A commingled fund offers an investor many advantages such as reduction in the management costs of running several accounts separately. This type of fund also enhances diversification of the portfolio. A commingled fund can also mean an investment vehicle that cannot be accessed by individual or retail investors because this type of investment is not publicly listed.
A Little More on What is a Commingled Fund
A commingled fund has the attributes of a mutual fund since both funds comprise of assets pooled together from various investments. Professional fund managers handle commingled and mutual funds, these funds are invested in financial instruments such as bonds and stocks.
The major difference between commingled funds and mutual funds are highlighted below;
- The Securities and Exchange Commission (SEC) regulates mutual funds while commingled funds are not regulated.
- A Commingled fund use a Summary Plan Description (SPD) to relay the details of the funds while mutual funds use prospectus.
- Commingled funds can be reviewed by state regulators of Office of the Comptroller of the Currency in the United States while mutual funds are subject to review by SEC.

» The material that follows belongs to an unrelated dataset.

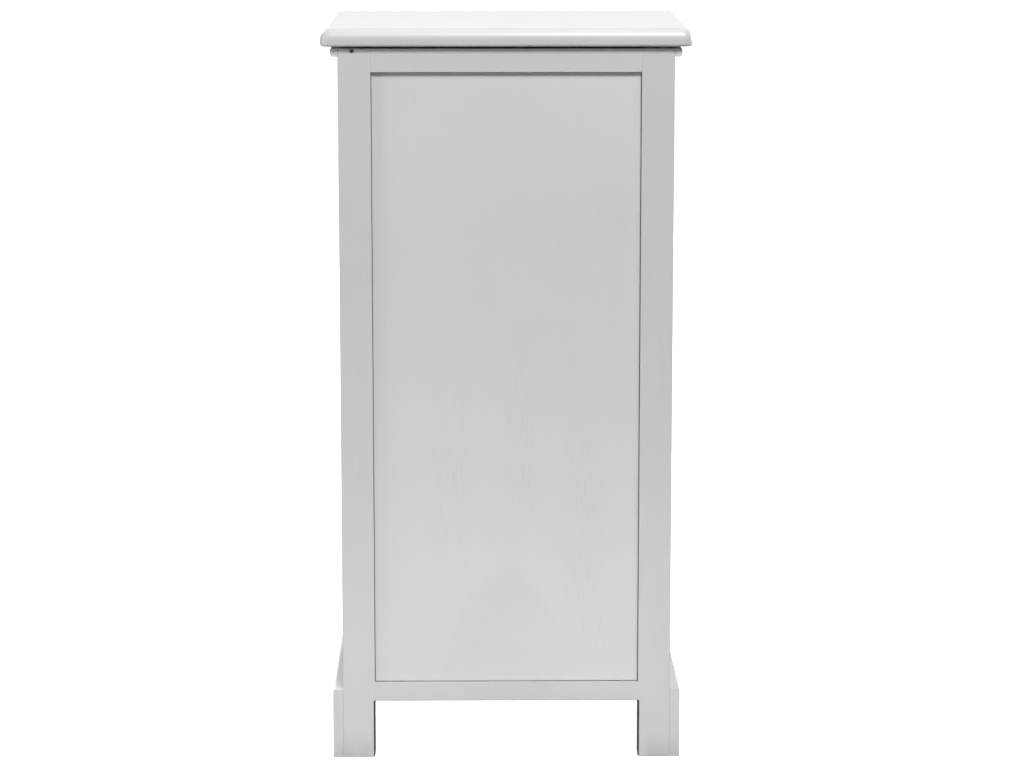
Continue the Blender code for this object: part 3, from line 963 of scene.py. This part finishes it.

Pros and Cons of Commingled Funds
The advantages of a commingled fund include its lower fees and expenses as well as a reduced operating costs given that the fee is charged on the pooled funds rather than individual accounts. This fund is also managed by a professional fund manager allowing it benefit from economies of scale, which lists trading costs. A commingled fund is also good for diversification of investment which reduces the overall risk of a portfolio.
Despite the numerous benefits of a commingled fund, it has some disadvantages. A major downside of this fund is its illiquid nature. These funds are not publicly traded and are therefore not available to individual retail investors. Further, the absence of regulation on commingled funds by SEC makes the funds non – transparent and difficult to track.